The architectures of the PS5, Xbox Series X, and a high-end Ryzen PC are basically identical (save for i/o). Can’t think of any time you’ve seen this kind of alignment before. We’re going to be talking of potentially hundreds of millions of gaming devices with basically the same top-tier CPU and GPU capabilities. It’ll be interesting to see how that helps AMD on the PC GPU front.

Well, it will indirectly help them because Sony and MS funded R&D of new technology like hardware texture decompression and treating very fast SSDs like level 2 system RAM, assuming their agreements don’t restrict them to using that IP only for Sony/MS, they could have been forced into clean rooms for each semi-custom SoC.

Other than that stuff, both red and green have to support fully documented APIs on Windows so there’s very little shenanigans going on there, only performance differences, but both run with DirectX and Vulkan.

I think AMD will have an answer to texture decompression and the SSD as L2 RAM stuff.

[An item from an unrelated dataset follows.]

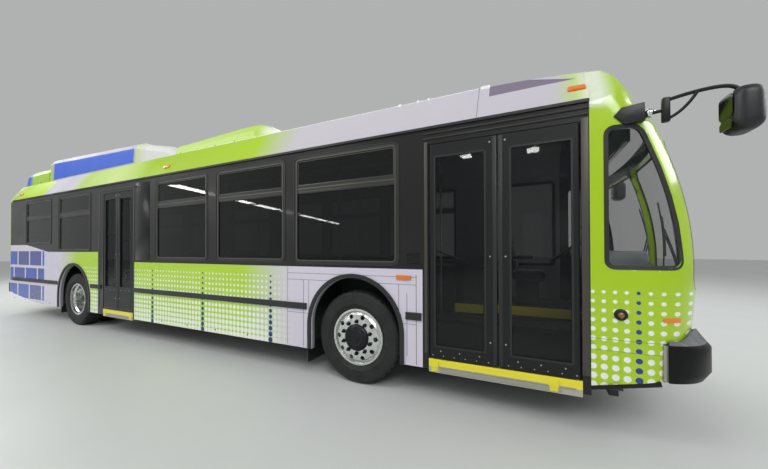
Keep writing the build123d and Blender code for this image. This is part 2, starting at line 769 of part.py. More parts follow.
def black_trim(doors):
    parts = []
    for station, radius, top in ARCHES:
        parts.append(arch_trim(station, radius, top))
    edges = [along(-9050)]
    for station, radius, _ in (ARCHES[1], ARCHES[0]):
        edges += [along(station) - radius - 60, along(station) + radius + 60]
    edges.append(MASK_X)
    for index in range(0, len(edges), 2):
        back, front = edges[index], edges[index + 1]
        pieces = [(back, front)]
        for _, door_back, door_front, *_ in doors:
            cut = []
            for a, b in pieces:
                low, high = along(door_back) - 70, along(door_front) + 70
                if high <= a or low >= b:
                    cut.append((a, b))
                    continue
                cut += [(p, q) for p, q in ((a, low), (high, b)) if q - p > 40]
            pieces = cut
        for a, b in pieces:
            parts.append(block(a, b, -HALF_WIDTH - RUB_OUT, -HALF_WIDTH, *RUB_Z))
    parts.append(block(CAP_X, MASK_X, -HALF_WIDTH - 16, -HALF_WIDTH, RAIL_Z - 14, RAIL_Z + 10))
    return parts


def mud_flaps():
    flaps = []
    for station, bottom, top in ((0, 130, UNDER_FLOOR_Z), (REAR_AXLE, 180, 520)):
        x = along(station) - HOUSING_HALF
        flaps.append(block(x - 8, x, -HALF_WIDTH + 70, -HOUSING_INNER_Y - 60, bottom, top))
    return flaps


# Lamps: round headlamps, tail lamps, and side markers
def headlamp_holes():
    holes = None
    for y in (-980, -790):
        hole = rod_x(86, along(2300), along(FRONT_OVERHANG), y, 930)
        holes = hole if holes is None else holes + hole
    return holes


def lamps():
    parts = (headlamp_holes() & (nose_solid() - nose_solid(WALL))).solids()
    for z in (1680, 1840, 2000):
        parts.append(rod_x(55, REAR_X - 14, REAR_X + 60, -1080, z) - tail_solid())
    parts.append(rod_y(26, -HALF_WIDTH - 12, -HALF_WIDTH, along(2276), 939))
    parts.append(block(along(490), along(640), -HALF_WIDTH - 14, -HALF_WIDTH, 1132, 1172))
    return parts


# Mirrors: a plate on the roof corner, a ball joint, a clamp, two bent tubes and the head
MIRROR_PLATE = [(2240, 2400), (2290, 2455), (2425, 2470), (2430, 2340), (2310, 2325)]
MIRROR_BALL = (2446, -1250, 2395)
MIRROR_CLAMP = (2529, -1335, 2375)
MIRROR_HEAD = (2862, -1425, 2255)
MIRROR_HEAD_SIZE = (165, 240, 310)
UPPER_TUBE = [(2529, -1335, 2440), (2668, -1375, 2462), (2862, -1415, 2445), (2862, -1418, 2380)]
LOWER_TUBE = [(2529, -1335, 2310), (2615, -1358, 2335), (2680, -1378, 2455)]


def bent_tube(points, radius, bend):
    path = FilletPolyline(*[(along(x), y, z) for x, y, z in points], radius=bend)
    return sweep(Plane(path @ 0, z_dir=path % 0) * Circle(radius), path)


def mirror_set():
    outline = polygon(*[(along(x), z) for x, z in MIRROR_PLATE])
    plate = nose_solid(-14) & side_plate(outline, -1400, -1000)
    plate -= nose_solid()
    x, y, z = MIRROR_BALL
    stalk = Pos(along(x), y, z) * Sphere(26)
    clamp_x, clamp_y, clamp_z = MIRROR_CLAMP
    bridge = FilletPolyline((along(x - 60), y + 50, z), (along(x), y, z), (along(clamp_x), clamp_y, clamp_z),
                            radius=20)
    stalk += sweep(Plane(bridge @ 0, z_dir=bridge % 0) * Circle(15), bridge)
    stalk -= nose_solid()
    clamp = Pos(along(clamp_x), clamp_y, clamp_z) * Box(44, 40, 170)
    head = Pos(along(MIRROR_HEAD[0]), *MIRROR_HEAD[1:]) * Box(*MIRROR_HEAD_SIZE)
    head = fillet(head.edges(), 50)
    tubes = bent_tube(UPPER_TUBE, 12, 30) + bent_tube(LOWER_TUBE, 10, 30)
    return plate + stalk + clamp + tubes + head


# Cabin: the driver's place on its platform, then seats and rails
DASH_FOOT_X = 2260
DASH_Y = (-900, 1140)
PLATFORM = dict(back=1150, y=(300, 1180), top=670)
PEDESTAL_HEIGHT = 325
DRIVER_SEAT = (1660, 710)
STEERING_WHEEL = (2130, 710, 1400)
STEERING_TILT = 35


def driver_platform():
    """The step that lifts the driver above the low floor, up to the foot of the dashboard."""
    return block(along(PLATFORM["back"]), along(DASH_FOOT_X), *PLATFORM["y"], FLOOR_Z, PLATFORM["top"])


def dashboard():
    profile = polygon(
        (along(DASH_FOOT_X), FLOOR_Z), (along(2400), FLOOR_Z), (along(2600), 1210), (along(2590), 1300),
        (along(2290), 1330), (along(2220), 1270), (along(2300), 1000),
    )
    return side_plate(profile, *DASH_Y) - steering_column()


def steering_place():
    x, y, z = STEERING_WHEEL
    return Pos(along(x), y, z) * Rot(0, -STEERING_TILT, 0)


def steering_column():
    return steering_place() * Pos(0, 0, -150) * Cylinder(34, 300)


def steering_wheel():
    place = steering_place()
    ring = place * Torus(225, 14)
    spokes = place * (Box(440, 36, 14) + Box(36, 440, 14))
    return ring + (spokes & place * Cylinder(225, 60)) + steering_column()


def driver_seat():
    """Pedestal of the driver's seat."""
    x, y = DRIVER_SEAT
    foot = PLATFORM["top"]
    return block(along(x - 170), along(x + 130), y - 150, y + 150, foot, foot + PEDESTAL_HEIGHT)


def driver_cushions():
    x, y = DRIVER_SEAT
    z = PLATFORM["top"] + PEDESTAL_HEIGHT
    seat = fillet((Pos(along(x), y, z + 65) * Box(480, 500, 130)).edges(), 40)
    back = Pos(along(x - 260), y, z + 465) * Rot(0, -10, 0) * Box(120, 480, 720)
    back = fillet(back.edges(), 40)
    head = fillet((Pos(along(x - 340), y, z + 900) * Box(90, 280, 170)).edges(), 30)
    return [seat + back + head]


# Seat rows: station from the front axle, side, height of what carries them, and leg length
SEAT_ROWS = [
    (-1350, -1, FLOOR_Z, 350), (-2150, -1, FLOOR_Z, 350), (-2950, -1, FLOOR_Z, 350),
    (-1350, 1, FLOOR_Z, 350), (-2150, 1, FLOOR_Z, 350), (-2950, 1, FLOOR_Z, 350),
    (-3750, 1, FLOOR_Z, 350), (-4550, 1, FLOOR_Z, 350),
    (-6500, -1, HOUSING_TOP_Z, 0), (-6500, 1, HOUSING_TOP_Z, 0),
    (-7450, -1, RAISED_Z, 350), (-7450, 1, RAISED_Z, 350),
    (-8650, -1, ENGINE_DECK_Z, 0), (-8650, 1, ENGINE_DECK_Z, 0),
]
SEAT_Y = (330, 1200)


def seats():
    bases, backs, legs = [], [], []
    for station, side, floor, leg_length in SEAT_ROWS:
        x = along(station)
        y_low, y_high = sorted((side * SEAT_Y[0], side * SEAT_Y[1]))
        seat_z = floor + leg_length + 80
        for low, high in ((y_low, (y_low + y_high) / 2 - 5), ((y_low + y_high) / 2 + 5, y_high)):
            base = fillet(block(x, x + 430, low, high, seat_z - 50, seat_z).edges(), 15)
            bases.append(base)
            profile = polygon((x, seat_z - 48), (x, seat_z - 20), (x - 110, seat_z + 520),
                              (x - 150, seat_z + 520), (x - 50, seat_z - 48))
            backs.append(side_plate(profile, low, high))
        middle = (y_low + y_high) / 2
        leg = block(x, x + 380, middle - 320, middle + 320, seat_z - 80, seat_z - 50)
        if leg_length:
            leg += rod_z(30, floor, seat_z - 80, x + 180, middle)
        legs.append(leg)
    return bases, backs, legs


POSTS = dict(stations=(-3950, -2450, -850, 500), y=300, r=16)
GRAB_RAIL = dict(reach=(-4900, 600), z=2300)


def stanchions():
    """Left posts from the floor to the ceiling."""
    inside = cross_plate(body_section(WALL), CAP_X, MASK_X)
    return [rod_z(POSTS["r"], FLOOR_Z, CROWN_Z, along(x), POSTS["y"]) & inside for x in POSTS["stations"]]


def grab_rails():
    """Left ceiling rail, cut where the posts pass."""
    back, front = GRAB_RAIL["reach"]
    rail = rod_x(POSTS["r"], along(back), along(front), POSTS["y"], GRAB_RAIL["z"])
    for post in stanchions():
        rail -= post
    return rail.solids()


def engine_hinge():
    return hinge(REAR_X - 20, ENGINE_DOOR["z"][1] + 8, (-500, 500), (-6, 30, 10, 44), (-5, 22, -64, 0))


def engine_door():
    low, high = ENGINE_DOOR["z"]
    half = ENGINE_DOOR["half"]
    thick = ENGINE_DOOR["thick"]
    door = block(REAR_X, REAR_X + thick, -half, half, low, high)
    for arm in engine_hinge()[1]:
        door += arm
    return door


def main():
    os.makedirs("parts", exist_ok=True)
    # Shell
    save("side_wall_right", side_wall(WINDOWS_RIGHT, DOORS))
    save("side_wall_left", mirror(side_wall(WINDOWS_LEFT, []), Plane.XZ))
    for name, start, end in ROOF_PANELS:
        save(f"roof_{name}", roof_shell(start, end))
    save("front_mask", front_mask())
    save("rear_cap", rear_cap())
    save("front_glass", front_glass())
    save("window_frames", window_frames(WINDOWS_RIGHT),
         [mirror(frame, Plane.XZ) for frame in window_frames(WINDOWS_LEFT)])
    save("side_glass", window_glass(WINDOWS_RIGHT),
         [mirror(pane, Plane.XZ) for pane in window_glass(WINDOWS_LEFT)])
    save("battery_fairing", fairing(BATTERY_FAIRING))
    save("side_fairing", fairing(SIDE_FAIRING))
    save("tail_fairing", fairing(TAIL_FAIRING))
    save("front_bumper", front_bumper())
    save("rear_bumper", rear_bumper())
    # Floor and frame
    save("cabin_floor", cabin_floor())
    save("wheel_housings", both_sides(wheel_housing(0, HOUSING_TOP_Z)),
         both_sides(wheel_housing(REAR_AXLE, HOUSING_TOP_Z)))
    save("chassis_frame", both_sides(low_rail()))
    save("rear_frame", both_sides(high_rail()))
    save("cross_members", cross_members())
    save("engine_block", engine_block())
    save("door_sills", [door_sill(door) for door in DOORS])
    # Trim and lamps
    save("black_trim", black_trim(DOORS), [mirror(part, Plane.XZ) for part in black_trim([])])
    flaps = mud_flaps()
    save("mud_flaps", flaps, [mirror(flap, Plane.XZ) for flap in flaps])
    lamp_list = lamps()
    save("lamps", lamp_list, [mirror(lamp, Plane.XZ) for lamp in lamp_list])
    save("mirrors", both_sides(mirror_set()))
    # Cabin
    save("driver_platform", driver_platform())
    save("dashboard", dashboard())
    save("steering_wheel", steering_wheel())
    save("driver_seat_base", driver_seat())
    save("driver_seat", driver_cushions())
    bases, backs, legs = seats()
    save("seat_bases", bases)
    save("seat_backs", backs)
    save("seat_legs", legs)
    for name, rods in (("grab_rails", grab_rails()), ("stanchions", stanchions())):
        save(name, rods, [mirror(rod, Plane.XZ) for rod in rods])
    # Doors
    for door in DOORS:
        for side, word in ((-1, "aft"), (1, "fore")):
            frame, glass = leaf(door, side)
            save(f"{door[0]}_door_{word}", frame)
            save(f"{door[0]}_door_{word}_glass", glass)
    save("engine_door", engine_door())
    for name, station in HATCHES:
        save(f"hatch_{name}", hatch_lid(station))
    # Running gear
    save("front_axle", front_axle())
    save("rear_axle", rear_axle())
    save("air_springs", air_springs())
    right_knuckle = knuckle()
    save("knuckle_right", right_knuckle)
    save("knuckle_left", mirror(right_knuckle, Plane.XZ))
    front_tyre = tyre()
    twin_tyre = Pos(0, 2 * DISC_OFFSET_REAR, 0) * front_tyre
    rims = {"front": front_wheel(), "rear": rear_wheel()}
    for axle, station in (("front", 0), ("rear", REAR_AXLE)):
        place = Pos(along(station), 0, HUB_Z)
        tyres = [front_tyre] if axle == "front" else [front_tyre, twin_tyre]
        for side in ("right", "left"):
            shapes = [rims[axle]] + tyres
            if side == "left":
                shapes = [mirror(shape, Plane.XZ) for shape in shapes]
            placed = [place * shape for shape in shapes]
            save(f"wheel_{axle}_{side}", placed[0])
            save(f"tyre_{axle}_{side}", placed[1:])


if __name__ == "__main__":
    main()
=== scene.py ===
# %% [markdown]
# # A city bus, dressed over its CAD frame
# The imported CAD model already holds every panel, door and wheel in its place. This lesson gives them the
# paint, glass and rubber of a real bus, and adds what is too small for the CAD: tyre tread, wheel nuts,
# gaskets, latches, lamps, wipers, louvres and the padded seat. All sizes are metres, X forward, Z up.

# %% Load the frame
import bmesh
import bpy
import math
from mathutils import Euler, Matrix, Vector
from mathutils.bvhtree import BVHTree


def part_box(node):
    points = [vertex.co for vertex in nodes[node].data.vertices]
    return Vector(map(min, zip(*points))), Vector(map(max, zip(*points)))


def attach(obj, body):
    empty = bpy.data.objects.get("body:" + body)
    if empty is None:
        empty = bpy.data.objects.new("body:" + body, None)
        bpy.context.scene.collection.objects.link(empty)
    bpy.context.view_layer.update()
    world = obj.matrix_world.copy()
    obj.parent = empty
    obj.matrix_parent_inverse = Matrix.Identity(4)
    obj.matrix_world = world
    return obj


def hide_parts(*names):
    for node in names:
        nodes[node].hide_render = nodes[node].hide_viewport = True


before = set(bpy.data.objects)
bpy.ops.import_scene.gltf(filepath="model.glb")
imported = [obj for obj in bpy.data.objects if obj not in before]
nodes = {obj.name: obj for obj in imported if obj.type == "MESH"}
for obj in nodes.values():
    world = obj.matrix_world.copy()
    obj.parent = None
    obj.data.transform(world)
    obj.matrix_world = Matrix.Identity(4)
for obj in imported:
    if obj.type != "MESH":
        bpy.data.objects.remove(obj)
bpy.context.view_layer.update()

scene = bpy.context.scene
FRONT_AXLE, REAR_AXLE, AXLE_Z = 3.195, -3.005, 0.492
# Y of the outside of the right wall and of the trim on it, and X of the flat back
SIDE, TRIM_Y, BACK_X = -1.295, -1.2975, -6.1455


def station(x):
    """X of a place measured forward from the front axle, as the CAD counts it."""
    return x + FRONT_AXLE


# %% [markdown]
# ## Camera
# The photograph was taken from chest height beside the middle of the bus, with a wide lens, looking
# forward along its door side. The lens and the small shift were solved from wheels, doors and windows.

# %% Camera
lens = bpy.data.cameras.new("camera")
lens.sensor_width = 36
lens.lens = 14.22
lens.shift_x = -0.0090
lens.shift_y = 0.0166
lens.clip_start = 0.05
viewer = bpy.data.objects.new("camera", lens)
viewer.location = (4.8664, -4.0126, 1.418)
viewer.rotation_euler = Euler((math.pi / 2 + 0.0088, 0.0025, 0.4286))
scene.collection.objects.link(viewer)
scene.camera = viewer
scene.view_settings.view_transform = "Standard"
print("camera", lens.lens, "mm")


# %% [markdown]
# ## Helpers for materials
# Colours are written as the screen shows them (sRGB) and turned to linear light here. A Field stands for one
# output of a shader node. Arithmetic on it adds the next nodes, so that a material reads like a formula: a
# comparison gives a mask of 0 and 1, and masks are joined by multiplying them.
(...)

The real question is whether they have any way to respond to DLSS. It sounds like Nvidia is fully aware of how important garnering DLSS support will be in the coming generation. If most games support it and consumers accept that it offers a huge performance gain with zero image quality impact, Nvidia will simply be unbeatable unless AMD supports something very similar.

Imagine reviews benching the 3080ti against the 6900XT. DLSS off, they’re nearly identical. But you turn DLSS on and the 3080ti wins by, like, fifty percent. And it looks identical, or even better with DLSS on. Is that a valid benchmark? Well it isn’t apples/apples, but you would turn it on, right?

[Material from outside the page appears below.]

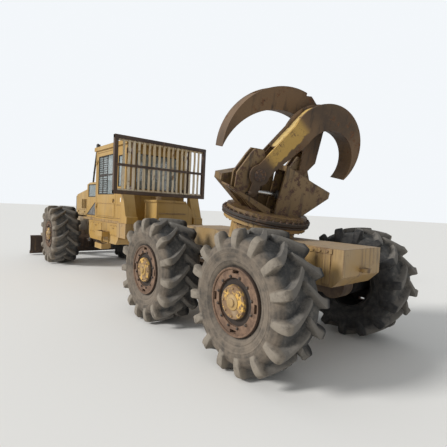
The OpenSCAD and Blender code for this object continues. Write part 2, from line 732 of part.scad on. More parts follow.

And then Nvidia shows off 8k gaming (with DLSS), and w00t there it is.

Very interesting. Do we know anything about incremental power use from DLSS? Is a lot of calculation being done in real-time or is heavy lifting done in pre-analysis somewhere?

DLSS 2.0 (and presumably 3.0) is supposedly pre-trained on a generic dataset, but game-ready drivers are still required for best results so it’s unclear if Nvidia is being completely truthful about that. That’s just the machine learning training the corpus, calculations for image upscaling are done in realtime on the Turing/Ampere tensor cores.

I have a 2080 Ti FE in my primary desktop, and a 1080 Ti FE in a mini build connected to my TV.

I’m sorely tempted to sell the 2080 Ti before these cards are officially announced and earmark the cash for either RDNA2 or the Nvidia 3000 series. Considering prices online for the 2080 RTX, I might be able to recoup my original outlay.

I’d have to ‘slum’ w/ the 1080 Ti for a while, and if supplies of new cards are limited, play Cyberpunk on the 1080 Ti, but I expect it’ll be fine. Especially since my 34" ultrawide only sports 60% of the pixels needed for 4k. Hmm.

I’m “slumming” it will a GTX 1080 on a 34" ultrawide as well. I think you’ll be able to manage, most things still run great for me even with the card getting a little long in the tooth. I’d probably opt to sell the card if I were in your position.

If anyone wants to pass along their 1080 Ti slum after upgrading while I’m stuck in my 970 cardboard box, feel free. /s

Right? :D How does the 970 hold up these days, anyway? That was the card I was on before I got the 1080.

While playing on 1080p and sticking to medium settings on newer games, it’s okay. Not silky smooth, but okay. Really, it was a good investment when I consider it’s a 6 year-old card.

If you can get a good price for your Turing and have another card to game on in the meantime I would absolutely sell right now.

If you have a 2080ti even more so.

As Stusser said, If you can get a truckload of cash, do it. Old cards are not going to age well when this gen hits.

I would assume you could get at least $600 for a gently used 2080ti, today.

More like $800 minimum.

https://www.ebay.com/sch/i.html?_nkw=2080ti

I was just offered $900, leaning towards making the deal.